How do you manage the vast network of U.N. communications around the world?

This campaign uses our resources in local languages for distribution, and also local media partners, social media influencers, et cetera. So thatʼs one approach to communications built into our strategy, which is based on what I call the three Ws of communications. These are “what,” “why care,” and “what now.” And the W we really focus on is “what,” and we do this really well because we distribute the facts. We have reported on the latest climate science, the statistics of how many refugees are fleeing around the world, sustainable development goals, annual reports, and more. So we have a rich resource for almost anything youʼd want to know about whatʼs happening in the world. But the question is, if you want to communicate effectively, why do people care? Who is my target audience and why should they care about this? And if they should care about it, itʼs because you think that you need to bring them along. How am I going to tell the story in such a way that itʼs going to move them, itʼs going to make them feel and make them want to act? And the next question is, what now? What are you going to ask them to do? It is either a call to action to the reader, or the U.N. has a plan, or this has been solved somewhere else, so we can do it here.

In 2017 you released your book, A Hope More Powerful Than the Sea: One Refugeeʼs Incredible Story of Love, Loss, and Survival, which tells the story of Doaa Al Zamel, a Syrian girl whose life was upended in 2011. Could you talk about her story and how you discovered it?

Going back to the statistics and when I was communicating about refugees every single year, the numbers were growing, and they werenʼt growing by a hundred — they were growing by the tens of thousands. And the Syrian refugee crisis was a really dramatic time, with people fleeing and crossing the Mediterranean Sea. People taking these desperate journeys know that they could lose their lives. I realized we have to tell individual stories. One day I read a story in the Agence France- Presse about this young teenage girl whoʼd survived one of the worst shipwrecks: 500 people had died. When she was rescued, she had two little babies, and she had been on the water for four days and four nights. One of the little girls pulled through, and both of them survived and resettled to Sweden. So her story, every single chapter of her story, told the chapter of the entire Syrian refugee experience — the peace and the beauty of Syria before the war and then the horrors of the war and the refugee experience. What drives people to put their lives in the hands of smugglers to cross the Mediterranean Sea? The incredible resilience of the human spirit allows them to survive.

Has your work with refugees changed your perspective on the world?
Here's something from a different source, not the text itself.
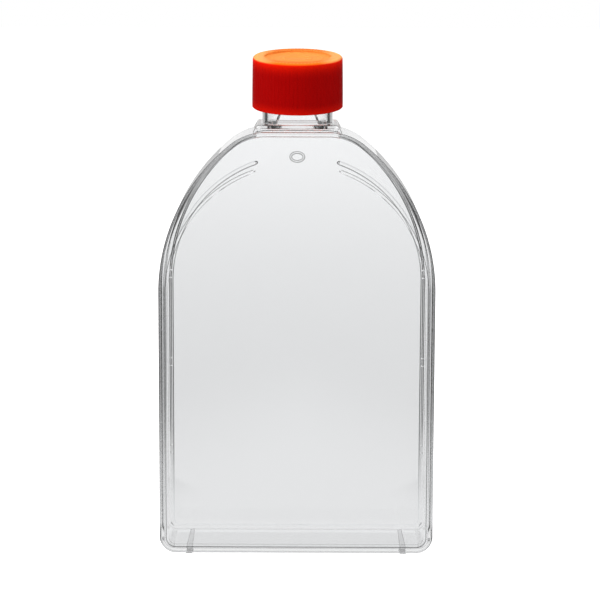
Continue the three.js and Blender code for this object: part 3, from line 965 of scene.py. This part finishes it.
class FLASK_OT_growth_plate(bpy.types.Operator):
    """Make the growth plate: rim, recessed panel, bead with end dots, and locating ridge"""

    bl_idname = "flask.growth_plate"
    bl_label = "Growth plate"

    def execute(self, context):
        scene = context.scene
        body, bead = scene.flask_body, scene.flask_bead
        material = bpy.data.materials["clear_polystyrene"]
        weld, panel = body.back_y - body.plate, body.back_y - body.plate_recess
        made = self.plate(body, weld, panel)
        combined(made, "UNION", self.ridge(body, weld))
        path = bead_path(bead, body, bead.back_bottom_z)
        ridge = ridge_along_path(
            "back_bead", path, False, bead.width, bead.height, bead.back_slope, panel, material
        )
        dots = [end_dot(bead, body, bead.back_dot, panel, side) for side in (1, -1)]
        combined(made, "UNION", ridge, *dots)
        pits = [end_pit(bead, body, bead.back_dot, panel, side) for side in (1, -1)]
        combined(made, "DIFFERENCE", *pits)
        moulded(made, "growth_plate", "flask", material)
        return {"FINISHED"}

    def plate(self, body, weld, panel):
        """The flat plate with its rounded outer edge, its rim and its recessed panel."""
        rings = [body_ring(body, (0.0, 0.0, body.outer_corner), 0.0, weld)]
        rings += rounded_edge(body, body.back_round, body.back_y, 6)
        recess = body.rim_width, body.rim_end, body.rim_corner
        rings.append(body_ring(body, recess, 0.0, body.back_y))
        rings.append(body_ring(body, recess, body.rim_slope, panel))
        return ring_stack("growth_plate_moulding", rings)

    def ridge(self, body, weld):
        """The locating ridge inside the cavity, open under the neck and at its slits."""
        base = body.ridge_width
        slope = (base - body.ridge_crest) / 2
        in_plate = 0.0002
        top, sunk = weld - body.ridge_height, weld + in_plate
        outer = (base, sunk), (base, weld), (base - slope, top)
        section = *outer, (slope, top), (0, weld), (0, sunk)
        recess = body.rim_width, body.rim_end, body.rim_corner
        rings = [body_ring(body, recess, inset + body.ridge_gap, y) for inset, y in section]
        made = ring_stack("locating_ridge", rings, looped=True)
        half, slit = body.ridge_break / 2, body.ridge_slit / 2
        cuts = []
        for i in range(body.ridge_breaks):
            z = body.arch_start_z + body.ridge_break - body.ridge_pitch * i
            for end in (z - half, z + half):
                cuts.append(box("ridge_slit", (-1, -1, end - slit), (1, 1, end + slit)))
        low = body.shoulder_z - body.pour_drop
        cuts.append(box("pour_way", (-body.pour_left, -1, low), (body.pour_right, 1, 1)))
        return combined(made, "DIFFERENCE", *cuts)


class FLASK_OT_cap_liner(bpy.types.Operator):
    """Make the sealing disc inside the cap"""

    bl_idname = "flask.cap_liner"
    bl_label = "Cap liner"

    def execute(self, context):
        scene = context.scene
        body, neck, cap = scene.flask_body, scene.flask_neck, scene.flask_cap
        low, half = neck.height + cap.liner_gap, cap.liner / 2
        edge = arc(cap.liner_radius - half, low + half, half, -math.pi / 2, math.pi / 2, 8)
        made = lathe("sealing_disc", [(0, low), *edge, (0, low + cap.liner)], 96)
        on_neck(made, neck, body.shoulder_z)
        moulded(made, "cap_liner", "liner", liner_foam(scene.flask_looks))
        return {"FINISHED"}


class FLASK_OT_screw_cap(bpy.types.Operator):
    """Make the screw cap: skirt with grip ribs, sunk top and inside thread"""

    bl_idname = "flask.screw_cap"
    bl_label = "Screw cap"

    def execute(self, context):
        scene = context.scene
        body, neck, cap = scene.flask_body, scene.flask_neck, scene.flask_cap
        material = cap_plastic(scene.flask_looks, cap, neck, body)
        made = self.turned(cap)
        root, start = cap.inner_radius + SUNK, neck.thread_start - cap.bottom - neck.pitch / 2
        self.absorb(
            made,
            screw_thread("cap_thread", root, cap.thread_crest, start, neck, material),
            self.ribs(cap, material),
        )
        made.data.transform(Matrix.Translation((0, 0, cap.bottom)))
        on_neck(made, neck, body.shoulder_z)
        moulded(made, "screw_cap", "cap", material)
        return {"FINISHED"}

    def absorb(self, made, *extras):
        """Adds other closed bodies' meshes to this one."""
        for extra in extras:
            joined = bmesh.new()
            joined.from_mesh(made.data)
            joined.from_mesh(extra.data)
            joined.to_mesh(made.data)
            joined.free()
            bpy.data.objects.remove(extra)

    def turned(self, cap):
        """The cap without its ribs and thread, from the ceiling's middle out and over the top."""
        base, top = cap.bottom_radius - cap.rib_depth, cap.top_radius - cap.rib_depth
        inner, ceiling = cap.inner_radius, cap.ceiling
        edge, slope, soft = cap.edge_round, cap.ceiling_edge, cap.soft_edge
        floor = cap.height - cap.recess_depth
        quarter = math.pi / 2
        profile = [
            (0, ceiling),
            (inner - slope, ceiling),
            (inner, ceiling - slope),
            (inner, soft),
            (inner + soft, 0),
            (base - soft, 0),
            (base, soft),
            *arc(top - edge, cap.height - edge, edge, 0, quarter, 10),
            *arc(cap.recess_radius + soft, cap.height - soft, soft, quarter, math.pi, 5),
            *arc(cap.recess_radius - soft, floor + soft, soft, 0, -quarter, 5),
            *self.ripple(cap, cap.ripple_outer, floor),
            *self.ripple(cap, cap.ripple_inner, floor),
            (0, floor),
        ]
        return lathe("cap_moulding", profile, 216)

    def ripple(self, cap, middle, floor):
        """One low ring on the sunk disc, from the outside in."""
        points = []
        for i in range(7):
            across = cap.ripple_width * (0.5 - i / 6)
            rise = cap.ripple_height * math.cos(math.pi * across / cap.ripple_width)
            points.append((middle + across, floor + rise))
        return points

    def ribs(self, cap, material):
        """The upright grip ribs, each half sunk in the skirt."""
        sizes = {
            "Ribs": cap.ribs,
            "Bottom radius": cap.bottom_radius - cap.rib_depth,
            "Top radius": cap.top_radius - cap.rib_depth,
            "Rib start": cap.rib_start,
            "Rib height": cap.height - cap.rib_start - cap.rib_end,
            "Rib depth": cap.rib_depth,
        }
        sheet, given = geometry_sheet("grip_ribs", sizes)
        ribs, low, high, start, tall, deep = (sheet.value(given, title) for title in sizes)
        ring = sheet.add(
            "GeometryNodeMeshCircle", values={"Vertices": ribs, "Radius": (low + high) * 0.5}
        )
        turn = sheet.value(sheet.add("GeometryNodeInputIndex")) / ribs * (2 * math.pi)
        slope = ((low - high) / tall).of("ARCTANGENT")
        facing = sheet.add("ShaderNodeCombineXYZ", values={1: 0.0 - slope, 2: turn})
        ball = {"Segments": 8, "Rings": 12, "Radius": 1.0}
        bar = sheet.add("GeometryNodeMeshUVSphere", values=ball)
        size = sheet.add("ShaderNodeCombineXYZ", values={0: deep, 1: deep * 1.5, 2: tall * 0.5})
        shaped = sheet.add("GeometryNodeTransform", values={0: bar, "Scale": size})
        placed = sheet.add(
            "GeometryNodeInstanceOnPoints", values={0: ring, "Instance": shaped, "Rotation": facing}
        )
        lift = sheet.add("ShaderNodeCombineXYZ", values={2: tall * 0.5 + start})
        raised = sheet.add("GeometryNodeTransform", values={0: placed, "Translation": lift})
        closed_off(sheet, raised, material)
        return grown(in_scene("ribs"), sheet, sizes)


class FLASK_OT_studio(bpy.types.Operator):
    """Set up the floor, the lamps, the surroundings and the camera"""

    bl_idname = "flask.studio"
    bl_label = "Studio"

    def execute(self, context):
        scene = context.scene
        studio = scene.flask_studio
        self.floor(scene.flask_body, studio)
        self.lamps(studio)
        self.surroundings(scene, studio)
        self.camera(scene, studio)
        scene.view_settings.view_transform = "Standard"
        bounces = 24
        scene.cycles.max_bounces = bounces
        scene.cycles.transmission_bounces = bounces
        scene.cycles.transparent_max_bounces = bounces
        scene.cycles.glossy_bounces = 16
        scene.cycles.caustics_refractive = False
        scene.cycles.caustics_reflective = False
        return {"FINISHED"}

    def floor(self, body, studio):
        """A matt white floor, which the flask shows with the room's dark gaps in it."""
        clearance = 0.00001
        z = -body.foot_height - clearance
        reach = studio.floor
        corners = [(-reach, -reach, z), (reach, -reach, z), (reach, reach, z), (-reach, reach, z)]
        mesh = bpy.data.meshes.new("floor")
        mesh.from_pydata(corners, [], [[0, 1, 2, 3]])
        made = in_scene("floor", mesh)
        material, sheet = new_material("floor_white")
        path = sheet.add("ShaderNodeLightPath")
        x, y = sheet.place()[:2]
        away = (x * x + y * y) ** 0.5
        camera = sheet.value(path, "Is Camera Ray")
        # The level rises a little to 2.2 m from the flask, and falls off again beyond it.
        crest = 2.2
        straight = 0.885 + away.eased(-0.1, crest) * 0.25 - away.eased(crest, 9.0) * 0.205
        mirrored = sheet.value(path, "Glossy Depth").smaller(1.0)
        # near is the floor right round the flask, narrower sideways than to the front and back.
        near = 1.0 - (away + x.size() * 1.5).eased(0.15, 0.5)
        across = x.size() / away.bigger(0.01)
        ahead = (1.0 - across.eased(*BACK_WALL)) * (y > 0.0)
        gap = self.gap(across, across, y)
        spread = near.bigger(ahead).bigger((1.0 - mirrored) * (1.0 - gap * studio.gap))
        level = studio.floor_dark + (1.0 - studio.floor_dark) * spread
        # What a surface mirrors is half as bright, apart from the floor close behind the flask.
        dimmed = 1.0 - mirrored * 0.5 * (1.0 - near * (y > 0.0))
        bright = level * straight * dimmed
        white, matt_white = (1.0, 1.0, 1.0), (0.8, 0.8, 0.8)
        matt = sheet.add("ShaderNodeBsdfDiffuse", values={"Color": matt_white})
        lift = sheet.add("ShaderNodeEmission", values={"Color": white, "Strength": camera * 0.8})
        glow = sheet.add("ShaderNodeEmission", values={"Color": white, "Strength": bright})
        lit = sheet.add("ShaderNodeAddShader", values={0: matt, 1: lift})
        glossy = sheet.value(path, "Is Glossy Ray")
        through = sheet.value(path, "Is Transmission Ray").bigger(glossy)
        sheet.surface(sheet.add("ShaderNodeMixShader", values={0: through, 1: lit, 2: glow}))
        mesh.materials.append(material)

    def gap(self, off, across, y):
        """1 in the dark between the room's back wall and its side walls, 0 elsewhere."""
        return off.eased(*BACK_WALL) * (1.0 - across.eased(*SIDE_WALL)) * (y > 0.0)

    def lamps(self, studio):
        """Three soft square lamps that light the flask but don't show in it."""
        aim = Vector((0, 0, 0.12))
        for name, place, size, power in (
            ("overhead", (0.0, -0.25, 1.1), 0.9, studio.overhead),
            ("left", (-1.15, -0.5, 0.5), 0.5, studio.left),
            ("right", (1.15, -0.5, 0.5), 0.5, studio.right),
        ):
            data = bpy.data.lights.new(name, "AREA")
            data.size = size
            data.energy = power
            made = in_scene(name, data)
            made.location = place
            made.rotation_euler = (aim - Vector(place)).to_track_quat("-Z", "Y").to_euler()
            made.visible_transmission = False
            made.visible_glossy = False

    def surroundings(self, scene, studio):
        """Plain white, but a room with dark gaps for what the flask refracts and reflects."""
        world = bpy.data.worlds.new("studio_room")
        world.use_nodes = True
        scene.world = world
        sheet = Sheet(world.node_tree)
        path = sheet.add("ShaderNodeLightPath")
        where = sheet.add("ShaderNodeTexCoord")
        parts = sheet.add("ShaderNodeSeparateXYZ", values={0: where.outputs["Generated"]})
        x, y, z = (sheet.value(parts, i) for i in range(3))
        camera = sheet.value(path, "Is Camera Ray")
        diffuse = sheet.value(path, "Is Diffuse Ray")
        # The walls darken a little above the floor, and the back wall is lower than it is wide.
        level = 1.0 - z.eased(0.0, 0.15) * 0.22
        up = z.bigger(0.0)
        off = (x * x + up * up * 2.0) ** 0.5
        behind = (1.0 - off.eased(*BACK_WALL)) * y.eased(-0.7, -0.4) * level
        clear = 1.0 - self.gap(off, x.size(), y) * studio.gap
        straight = (1.0 - sheet.value(path, "Glossy Depth").smaller(1.0)) * clear * level
        white = behind.bigger(z.eased(*CEILING)).bigger(straight)
        room = studio.dark + white * studio.white
        lit = diffuse * studio.fill + (1.0 - diffuse) * room
        strength = camera + (1.0 - camera) * lit
        glow = sheet.add("ShaderNodeBackground", values={"Color": (1, 1, 1), "Strength": strength})
        sheet.add("ShaderNodeOutputWorld", values={"Surface": glow})

    def camera(self, scene, studio):
        data = bpy.data.cameras.new("camera")
        data.lens = studio.lens
        data.sensor_width = 36.0
        data.clip_end = 50.0
        made = in_scene("camera", data)
        tilt = studio.elevation
        made.location = (
            studio.side_step,
            -studio.distance * math.cos(tilt),
            studio.aim_z + studio.distance * math.sin(tilt),
        )
        turned = Matrix.Rotation(math.pi / 2 - tilt, 4, "X") @ Matrix.Rotation(studio.roll, 4, "Z")
        made.rotation_euler = turned.to_euler()
        scene.camera = made


class FLASK_PT_panel(bpy.types.Panel):
    """The flask's operators and sizes in the 3D view's sidebar"""

    bl_idname = "FLASK_PT_panel"
    bl_label = "Culture flask"
    bl_space_type = "VIEW_3D"
    bl_region_type = "UI"
    bl_category = "Flask"

    def draw(self, context):
        column = self.layout.column()
        for operator in OPERATORS:
            column.operator(operator.bl_idname)
        for name, group in GROUPS:
            part = self.layout.box()
            part.label(text=group.__doc__)
            for prop in group.__annotations__:
                part.prop(getattr(context.scene, name), prop)


OPERATORS = (
    FLASK_OT_upper_body,
    FLASK_OT_growth_plate,
    FLASK_OT_cap_liner,
    FLASK_OT_screw_cap,
    FLASK_OT_studio,
)
GROUPS = (
    ("flask_body", FlaskBodySizes),
    ("flask_bead", FlaskBeadSizes),
    ("flask_neck", FlaskNeckSizes),
    ("flask_cap", FlaskCapSizes),
    ("flask_looks", FlaskLooks),
    ("flask_studio", FlaskStudio),
)


def register():
    for name, group in GROUPS:
        bpy.utils.register_class(group)
        setattr(bpy.types.Scene, name, bpy.props.PointerProperty(type=group))
    for operator in OPERATORS:
        bpy.utils.register_class(operator)
    bpy.utils.register_class(FLASK_PT_panel)


def unregister():
    bpy.utils.unregister_class(FLASK_PT_panel)
    for operator in reversed(OPERATORS):
        bpy.utils.unregister_class(operator)
    for name, group in reversed(GROUPS):
        delattr(bpy.types.Scene, name)
        bpy.utils.unregister_class(group)


def main():
    register()
    bpy.ops.flask.upper_body()
    bpy.ops.flask.growth_plate()
    bpy.ops.flask.cap_liner()
    bpy.ops.flask.screw_cap()
    bpy.ops.flask.studio()


if __name__ == "__main__":
    main()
I think one of the things that working with refugees changed for me was valuing the security I have and how we take ourselves for granted at home. We all try to say, “We want to get out of here.” But the thing that people value so much is a sense of belonging. I just started questioning the fundamental needs of human beings and how privileged we are not to be living in a war zone or having to flee suddenly. We have the ability to be able to make choices. You think about Maslowʼs pyramid of human needs. I started really thinking about that when I thought about refugees, because most of what we were able to do for refugees was satisfy the survival part. But what I saw in all the refugees that I met is that they all wanted self-actualization, and if it wasnʼt for them, it was for their children. The story that I told that I think exemplifies this is a young boy I met in a refugee settlement in Lebanon. I always asked refugees, “What did you take when you fled from your home? What was the one thing that you took that you couldnʼt leave behind?” And he went into his tent and came back with this silk-covered piece of paper. He lifted off the silk and he held up this piece of paper, and it was his high school diploma. He said, “I took my high school diploma because my life depended on it. Without education, I am nothing.”